Selon des informations glanées par les journalistes et chercheurs, les autorités souhaitaient désengorger les centres de détention extrajudiciaires, qui compteraient 1 million de détenus, et les prisons locales : selon le New York Times, 22% des arrestations effectuées en Chine en 2017 ont eu lieu au Xinjiang, qui ne compte même pas 2% de la population. Le but est également de couper les prisonniers de leur milieu, pour éviter les contacts avec leur famille et les fuites d'informations. Des dizaines de milliers de gardiens de prison de différentes provinces auraient été formés aux méthodes de la police du Xinjiang pour «rééduquer» les «terroristes», comme l'utilisation des décharges électriques. Les prisonniers sont contraints de dire des phrases telles que «je suis Chinois, j'aime mon pays» et «le Parti communiste est bon pour moi», de scander des slogans, chanter l'hymne national et des chansons communistes. Toute personne qui refuse de renier sa religion ou d'apprendre par cœur les «pensées» du président Xi Jinping peut être envoyée dans des quartiers de haute sécurité à l'autre bout du pays.

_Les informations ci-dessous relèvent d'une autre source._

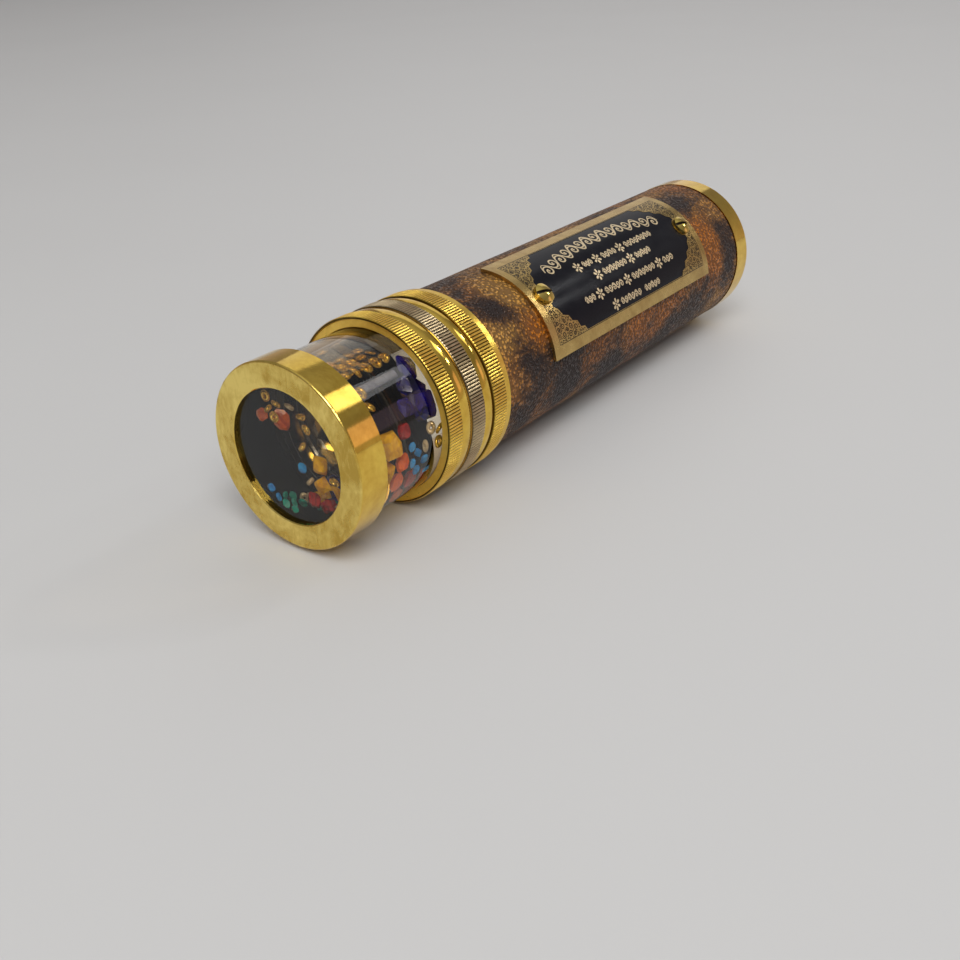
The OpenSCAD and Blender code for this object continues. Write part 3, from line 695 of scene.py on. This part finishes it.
def scroll(work, x0, x1, height, width, arch):
    """A running scroll along an arch: a waving stem, and in each bend a spiral with a bud."""
    count = max(2, round((x1 - x0) / (height * BEND)))
    step = (x1 - x0) / count
    stem = []
    for k in range(BEND_STEPS * count + 1):
        x = x0 + step * k / BEND_STEPS
        wave = SWING * height * math.sin(math.pi * k / BEND_STEPS)
        stem += turned([(0, wave)], x, *arch(x))
    work.stroke(stem, width, (0.4, 0.4))
    offset = CURL_OFFSET * height
    for k in range(count):
        up = 1 if k % 2 == 0 else -1
        x = x0 + step * (k + 0.5)
        curl = spiral(0.5 * step, CURL_TURNS, CURL_START, -1, 26, 0.22)
        curl = [(px, up * (py - offset)) for px, py in curl]
        work.stroke(turned(curl, x, *arch(x)), width * 0.9, (0.7, 0.9))
        bud = turned([(0, -up * offset)], x, *arch(x))[0]
        work.dot(*bud, width * 0.62)


def rosette(work, x, y, size):
    """A flower of six round petals."""
    for k in range(6):
        petal = [(0.30 * size, 0), (0.62 * size, 0), (size, 0)]
        work.stroke(turned(petal, x, y, math.radians(60 * k + 30)), 0.44 * size, (0.35, 0.75))
    work.dot(x, y, 0.17 * size)


# The band over the rows: its ends, the height of its crown, how far its ends fall, and its size
BAND_X, BAND_CROWN, BAND_FALL = (-26.2, 26.6), 8.2, 3.6
BAND_HEIGHT, BAND_STROKE = 4.1, 0.46
# The rows: height of the middle, places of the rosettes, and the stretches of scroll
ROWS = (
    (2.2, (-15.4, -6.9, 4.0), ((-13.2, -9.1), (-4.7, 1.8), (6.2, 19.2))),
    (-1.6, (-10.7, 4.6), ((-8.5, 2.4), (6.8, 14.2))),
    (-5.9, (-14.0, -1.2, 14.4), ((-20.6, -16.2), (-11.8, -3.4), (1.0, 12.2), (16.6, 21.8))),
    (-10.0, (-9.4,), ((-7.2, 2.6), (4.4, 12.0))),
)
ROW_HEIGHT, ROW_STROKE = 1.9, 0.26
ROSETTE = 1.5
# How deep line work is set in, and how far its gold and its dark strokes stand proud
SET_IN, GOLD_PROUD, DARK_PROUD = 0.02, 0.05, 0.012


def nameplate_ornament():
    """The gold band and rows on the black field."""
    gold = LineWork(ENAMEL_TOP - SET_IN, ENAMEL_TOP + GOLD_PROUD)
    middle, half = sum(BAND_X) / 2, (BAND_X[1] - BAND_X[0]) / 2

    def crown(x):
        part = (x - middle) / half
        return BAND_CROWN - BAND_FALL * part ** 2, math.atan(-2 * BAND_FALL * part / half)

    scroll(gold, *BAND_X, BAND_HEIGHT, BAND_STROKE, crown)
    for y, flowers, stretches in ROWS:
        for x in flowers:
            rosette(gold, x, y, ROSETTE)
        for x0, x1 in stretches:
            scroll(gold, x0, x1, ROW_HEIGHT, ROW_STROKE, lambda x, y=y: (y, 0.0))
    gold.build("nameplate_scrolls", ornament_gold)


nameplate_ornament()


# The black field: half its length and height, the size of its corners, and the steps of a corner
# from its long side to its end, in shares of that size
FIELD_X, FIELD_Y, CORNER_X, CORNER_Y = 32.25, 11.9, 8.8, 8.2
CORNER_STEPS = (
    (0, 1), (0.07, 0.86), (0.26, 0.82), (0.33, 0.62), (0.52, 0.56),
    (0.60, 0.38), (0.80, 0.30), (0.87, 0.10), (1, 0))
# The line inside the plate's bright border, the room kept round a screw and round each curl, where
# the corners' fill starts, and how near to each other two curls may come
INNER_X, INNER_Y = 35.0, 12.1
SCREW_CLEAR, EDGE_CLEAR = 2.9, 0.1
FILL_FROM = (22, -0.5)
NEAREST = 0.96
# The fill's radii and how often each is tried. Below DOT it is a dot, and above WIDE a wide curl
FILL = ((0.95, 400), (0.65, 900), (0.42, 2400), (0.27, 4000), (0.15, 6000))
DOT, WIDE = 0.2, 0.5


def in_field(x, y, margin):
    """True where the black field lies, grown by a margin."""
    x, y = abs(x) - margin, abs(y) - margin
    if x > FIELD_X or y > FIELD_Y:
        return False
    px, py = (x - FIELD_X + CORNER_X) / CORNER_X, (y - FIELD_Y + CORNER_Y) / CORNER_Y
    if px < 0 or py < 0:
        return True
    for (x0, y0), (x1, y1) in zip(CORNER_STEPS, CORNER_STEPS[1:]):
        if x0 <= px <= x1:
            return py <= y0 + (y1 - y0) * (px - x0) / max(1e-6, x1 - x0)
    return False


def corner_filigree():
    """Dark engraved curls and dots that fill the plate between its border and the black field."""
    draw = random.Random(7)
    dark = LineWork(PLATE_TOP - SET_IN, PLATE_TOP + DARK_PROUD)
    placed = []

    def free(x, y, size):
        if x + size > INNER_X - EDGE_CLEAR or y + size > INNER_Y - EDGE_CLEAR:
            return False
        if in_field(x, y, size + EDGE_CLEAR) or math.hypot(x - SCREW_X, y) < SCREW_CLEAR + size:
            return False
        return not any(math.hypot(x - px, y - py) < (size + ps) * NEAREST for px, py, ps in placed)

    for size, tries in FILL:
        for _ in range(tries):
            x, y = draw.uniform(FILL_FROM[0], INNER_X), draw.uniform(FILL_FROM[1], INNER_Y)
            if free(x, y, size):
                placed.append((x, y, size))
    for x, y, size in placed:
        start, hand = draw.uniform(0, 6.28), draw.choice((-1, 1))
        turns, steps, width = (1.5, 18, 0.24) if size > WIDE else (0.9, 9, 0.19)
        curl = spiral(size * 0.86, turns, start, hand, steps, 0.2)
        for sx in (-1, 1):
            for sy in (-1, 1):
                if size < DOT:
                    dark.dot(sx * x, sy * y, size)
                else:
                    points = [(sx * (x + px), sy * (y + py)) for px, py in curl]
                    dark.stroke(points, width, (0.8, 0.8))
    for side in (1, -1):
        dark.stroke([(side * INNER_X, INNER_Y * (2 * k / 20 - 1)) for k in range(21)], 0.16)
    for side in (1, -1):
        dark.stroke([(INNER_X * (2 * k / 40 - 1), side * INNER_Y) for k in range(41)], 0.16)
    dark.build("nameplate_filigree", black_enamel)


corner_filigree()


# Floor, room, lamps and camera

FLOOR_COLOURS = (0.62, 0.615, 0.605), (0.60, 0.595, 0.585)
FLOOR_SIDE, FLOOR_Z = 8, -0.00002
# The room's colour by the height of the direction, from level at 0 to straight up at 1
ROOM = (
    (0.0, (0.45, 0.38, 0.33)),
    (0.20, (0.32, 0.28, 0.255)),
    (0.45, (0.20, 0.19, 0.185)),
    (0.70, (0.26, 0.26, 0.265)),
    (1.0, (0.52, 0.53, 0.55)),
)
# Square lamps that face the object: direction, distance and side in metres, watts and colour
WHITE = (1, 1, 1)
LAMPS = (
    ("key", (0.43, -0.48, 0.77), 2.2, 1.4, 36.5, WHITE),
    ("window", (-0.44, 0.78, 0.44), 2.0, 1.3, 2.5, WHITE),
    ("skylight", (0.361, 0.625, 0.681), 2.0, 0.5, 1.4, WHITE),
    ("doorway", (0.73, 0.64, 0.24), 2.0, 0.6, 0.55, (1.0, 0.62, 0.80)),
    ("lamp_near", (0.315, 0.725, 0.612), 1.9, 0.12, 1.3, WHITE),
    ("lamp_far", (0.485, 0.726, 0.487), 1.9, 0.12, 1.3, WHITE),
)
# The camera, fitted to the edges of the bezel, the bands, the leather and the cap
CAMERA_AT = (0.150576, -0.21580, 0.117461)
CAMERA_RIGHT = (0.80141, 0.59685, -0.03881)
CAMERA_UP = (-0.24992, 0.39313, 0.88486)
CAMERA_BACK = (0.54339, -0.69944, 0.46423)
SENSOR, LENS = 36, 42.21
CLIP = (0.005, 20)


def add_floor():
    bpy.ops.mesh.primitive_plane_add(size=FLOOR_SIDE, location=(0, 0, FLOOR_Z))
    floor = bpy.context.object
    floor.name = "floor"
    s = Surface("floor_pale", FLOOR_COLOURS[0], roughness=0.6)
    s.put("Base Color", s.mix(s.noise(9, 3), *FLOOR_COLOURS))
    floor.data.materials.append(s.material)


def add_world():
    """A plain room: warm near the floor, dim half way up, and cooler and lighter overhead."""
    world = bpy.data.worlds.new("studio")
    bpy.context.scene.world = world
    world.use_nodes = True
    tree = world.node_tree
    background = tree.nodes["Background"]
    place = tree.nodes.new("ShaderNodeTexCoord")
    split = tree.nodes.new("ShaderNodeSeparateXYZ")
    ramp = tree.nodes.new("ShaderNodeValToRGB")
    tree.links.new(place.outputs["Generated"], split.inputs[0])
    tree.links.new(split.outputs[2], ramp.inputs[0])
    tree.links.new(ramp.outputs[0], background.inputs["Color"])
    stops = ramp.color_ramp.elements
    stops[0].position, stops[1].position = ROOM[0][0], ROOM[-1][0]
    for position, _ in ROOM[1:-1]:
        stops.new(position)
    for stop, (_, colour) in zip(stops, ROOM):
        stop.color = (*colour, 1)
    background.inputs["Strength"].default_value = 1.0


def add_lamp(name, direction, distance, side, power, colour):
    data = bpy.data.lights.new(name, "AREA")
    data.shape = "SQUARE"
    data.size = side
    data.energy = power
    data.color = colour
    lamp = bpy.data.objects.new(name, data)
    bpy.context.scene.collection.objects.link(lamp)
    out = Vector(direction).normalized()
    turn = out.to_track_quat("Z", "Y").to_matrix().to_4x4()
    lamp.matrix_world = Matrix.Translation(Vector((0, 0, AXIS_Z)) + out * distance) @ turn


def add_camera():
    data = bpy.data.cameras.new("camera")
    data.sensor_width = SENSOR
    data.lens = LENS
    data.clip_start, data.clip_end = CLIP
    camera = bpy.data.objects.new("camera", data)
    bpy.context.scene.collection.objects.link(camera)
    turn = Matrix((CAMERA_RIGHT, CAMERA_UP, CAMERA_BACK)).transposed().to_4x4()
    camera.matrix_world = Matrix.Translation(CAMERA_AT) @ turn
    bpy.context.scene.camera = camera


add_floor()
add_world()
for lamp_facts in LAMPS:
    add_lamp(*lamp_facts)
add_camera()
bpy.context.scene.view_settings.view_transform = "Standard"
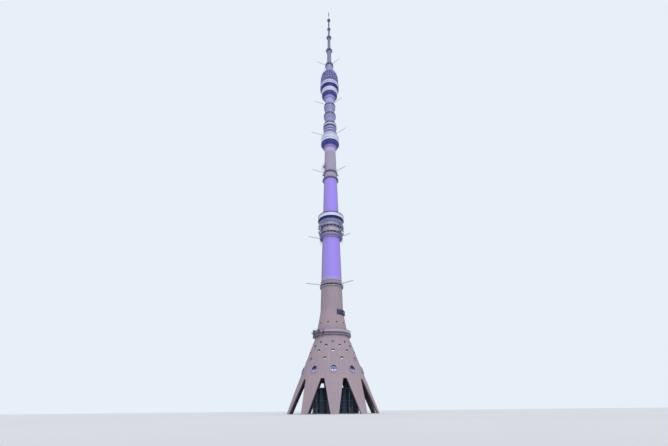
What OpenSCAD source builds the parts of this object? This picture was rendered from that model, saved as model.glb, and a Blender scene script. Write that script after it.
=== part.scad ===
// Concrete television tower with a steel antenna mast, as a scale model at 1:20.
// All sizes are in millimetres of the model: 50 mm here is one metre on the real tower.
// +Z is up, the ground is at Z 0, and the tower's axis is the Z axis. One leg faces -Y.

/* [Cone base] */
// Outer radius of the ring of legs at the ground
foot_r = 1450; // [1350:10:1550]
// Outer radius of the cone at its top
cone_top_r = 580; // [572:2:600]
// Height of the cone's top, where the lowest gallery lies
cone_top_z = 2265; // [2240:5:2300]
// Height at which the legs join into a closed cone
leg_top_z = 910; // [850:5:940]
// Width of one leg at the ground
leg_foot_w = 225; // [180:5:300]
// Gap between two neighbouring legs at their heads
leg_head_gap = 115; // [80:5:160]
// Thickness of a leg, measured level
leg_t = 55; // [40:1:70]
// Thickness of the cone's wall, measured level
cone_wall_t = 30; // [20:1:40]

/* [Portholes] */
// Height of the ring of large round windows
large_port_z = 1180; // [1140:5:1230]
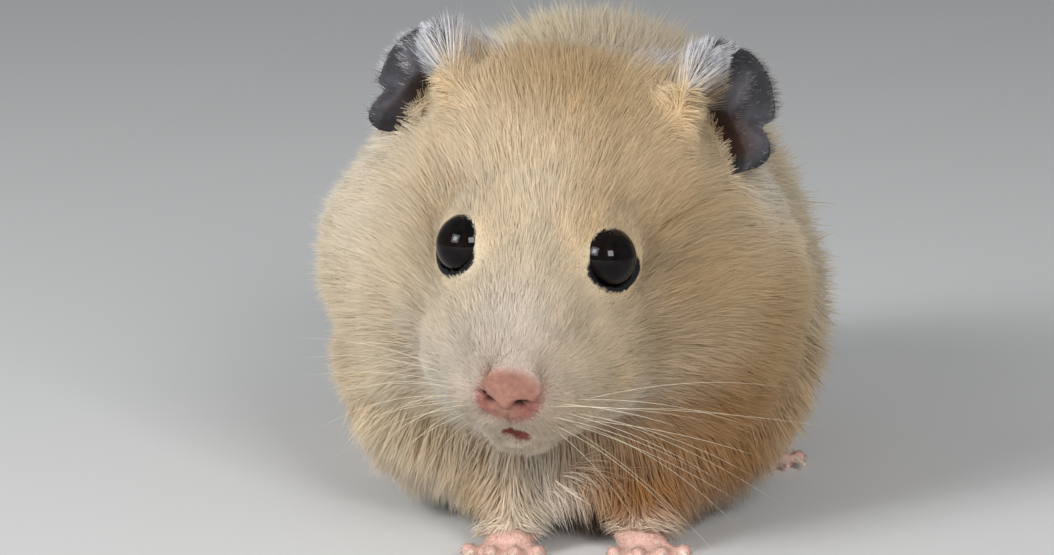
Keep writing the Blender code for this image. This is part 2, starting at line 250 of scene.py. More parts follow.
# --- Skin ---------------------------------------
# One unbroken skin from the nose to the tail and out to the toes. The pieces of flesh, the lids and the
# tips of the toes are made one, and sunk in by the coat's depth. It shows on the nose, lips, lids and
# soles, and through the thin hair of the ears and feet.
FATTEN = 0.35 * MM  # closes the thin cuts between the pieces of flesh
SKIN_VOXEL = 0.42 * MM
COAT_DEPTH = {  # millimetres from the coat's tips to the skin
    "head": 2.3, "muzzle": 0.6, "nose": 0.0, "lower_jaw": 1.3, "cheek_left": 3.8, "cheek_right": 3.8,
    "ear_left": 0.0, "ear_right": 0.0, "neck": 4.5, "chest": 5.0, "trunk": 5.5, "rump": 5.5, "tail": 0.5,
    "foreleg_left": 2.6, "foreleg_right": 2.6, "forepaw_left": 0.0, "forepaw_right": 0.0,
    "hindleg_left": 4.0, "hindleg_right": 4.0, "hindfoot_left": 0.0, "hindfoot_right": 0.0,
}
LID_RADIUS, LID_OUT = 3.70 * MM, 1.60 * MM
TOE_RADIUS, TOE_BACK, TOE_HEIGHT, TOE_STRETCH = 0.95 * MM, 0.45 * MM, 1.35 * MM, 1.5

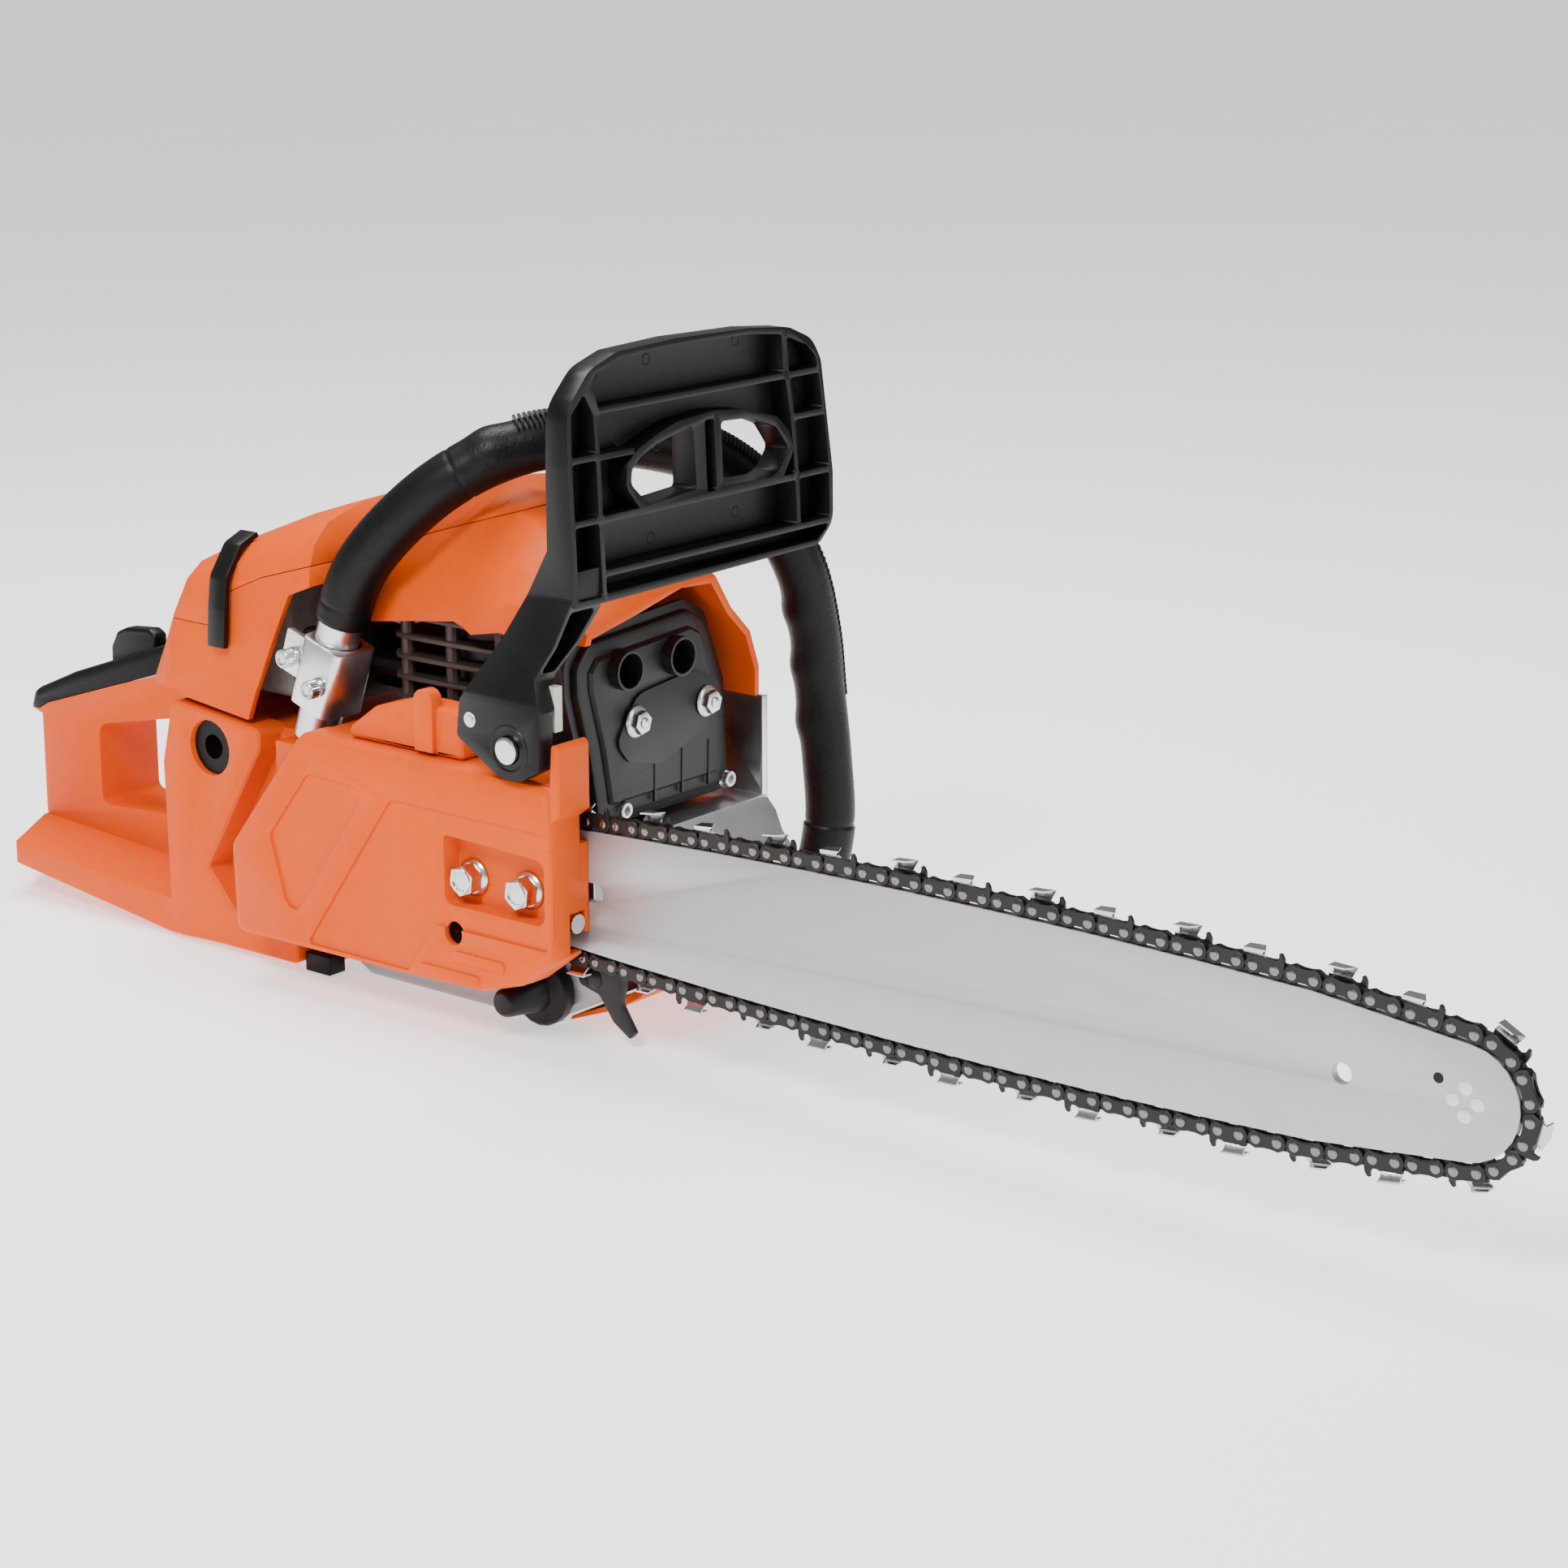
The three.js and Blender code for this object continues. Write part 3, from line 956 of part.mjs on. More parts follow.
// The guard's arm: a bent channel from the hub up to the panel, open to the front.
function guardArm() {
  const side = slab('Y', outline([[-28, 18, 3], [-30, 2, 3], [-9, -11, 4], [-2, -13.2, 4], [6, -13, 4],
    [17, -7, 3],
    [18, 18, 2], [13, 32, 3], [21, 46, 6], [28, 66, 4], [28, 78], [guardBack, 78], [guardBack, 86],
      [3, 66, 8],
    [-8, 46, 8]]), -100, -50);
  const front = slab('X', outline([[-92.5, -20], [-92.5, 22, 8], [guardRight, 66, 8], [guardRight, 86],
    [-62, 86],
    [-62, 60, 8], [-78, 30, 8], [-84, 16], [-84, -20]]), -40, 60);
  const channel = slab('X', outline([[-87, 34, 2], [-80.6, 61, 2], [-64.6, 61, 2], [-78.4, 34, 2]]),
    -40, 60)
    .intersect(slab('Y', outline([[-12.6, 30], [-4.2, 46], [5, 61], [5, 64], [60, 64], [60, 30]]),
      -100, -50));
  return cut(side.intersect(front), channel);
}

function handGuard() {
  const panel = moved(guardPanel(), [guardBack, 0, guardBottom]);
  return cut(union(panel, guardArm()), rod('Y', 6.4, -100, -70, [0, 0], 20),
    box([linkX[0] - GAP, linkX[1] + GAP], [-82 - GAP, -70], [7, 28 + GAP]));
}
part('hand_guard', handGuard(), 'black', guardGroup);
part('brake_link', box(linkX, [-82, -77], [8, 28]), 'paleBlock', guardGroup);
part('guard_pivot', union(rod('Y', 6, -93, coverFace + 8, [0, 0], 20), rod('Y', 8, -95, -92.9, [0, 0], 20)),
  'steel', guardGroup);

export default saw;
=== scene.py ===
"""Looks of the petrol chainsaw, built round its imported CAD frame. Metres; +X along the bar, +Z up."""
import json
import math

import bmesh
import bpy
from mathutils import Matrix, Vector

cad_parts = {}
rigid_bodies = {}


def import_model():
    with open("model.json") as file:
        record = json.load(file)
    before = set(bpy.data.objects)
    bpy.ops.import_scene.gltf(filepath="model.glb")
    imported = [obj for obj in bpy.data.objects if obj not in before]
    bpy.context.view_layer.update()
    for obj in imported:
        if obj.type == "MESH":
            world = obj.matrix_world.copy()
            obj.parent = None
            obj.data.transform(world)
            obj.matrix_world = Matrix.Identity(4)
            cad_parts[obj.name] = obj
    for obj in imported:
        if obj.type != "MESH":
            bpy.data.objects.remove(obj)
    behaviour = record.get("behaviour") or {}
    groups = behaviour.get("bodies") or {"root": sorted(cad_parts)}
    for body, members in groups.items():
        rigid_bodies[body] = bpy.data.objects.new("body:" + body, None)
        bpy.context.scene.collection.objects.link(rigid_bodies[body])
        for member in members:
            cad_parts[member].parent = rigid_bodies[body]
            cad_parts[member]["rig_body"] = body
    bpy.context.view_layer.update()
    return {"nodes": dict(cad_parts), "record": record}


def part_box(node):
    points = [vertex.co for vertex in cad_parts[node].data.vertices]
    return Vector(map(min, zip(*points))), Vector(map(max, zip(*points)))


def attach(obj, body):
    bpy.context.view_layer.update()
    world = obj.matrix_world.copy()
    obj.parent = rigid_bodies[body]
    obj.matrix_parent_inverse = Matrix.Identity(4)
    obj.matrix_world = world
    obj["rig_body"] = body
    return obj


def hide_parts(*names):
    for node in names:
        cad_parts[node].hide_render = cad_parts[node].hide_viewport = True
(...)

Que nous disent ces images ?

Qu'un nombre inconnu mais important de citoyens ouïghours sont déplacés dans des conditions aliénantes et traumatisantes. Or, on sait que le lieu de détention n'est en règle générale pas communiqué à la famille, encore moins en cas de transfert, et qu'en cas de décès, les corps ne sont souvent pas rendus aux proches – ce qui laisse la possibilité de vendre leurs organes. Etant donné les conditions d'hygiène, de surpopulation, l'usage de la torture et les nombreuses tentatives de suicide racontées par les rares prisonniers récemment libérés, il est possible que la mort en détention de nombreux «apprentis» ou «condamnés» soit gardée secrète. Ces déplacements massifs s'ajoutent à la campagne d'acculturation des enfants ouïghours, forcés à devenir de «parfaits petits Chinois», à la colonisation intérieure, à la séparation physique des couples ouïghours, à l'incitation aux mariages mixtes et, comme l'ont raconté deux anciennes détenues interrogées par France 24 et Amnesty International, à des stérilisations forcées.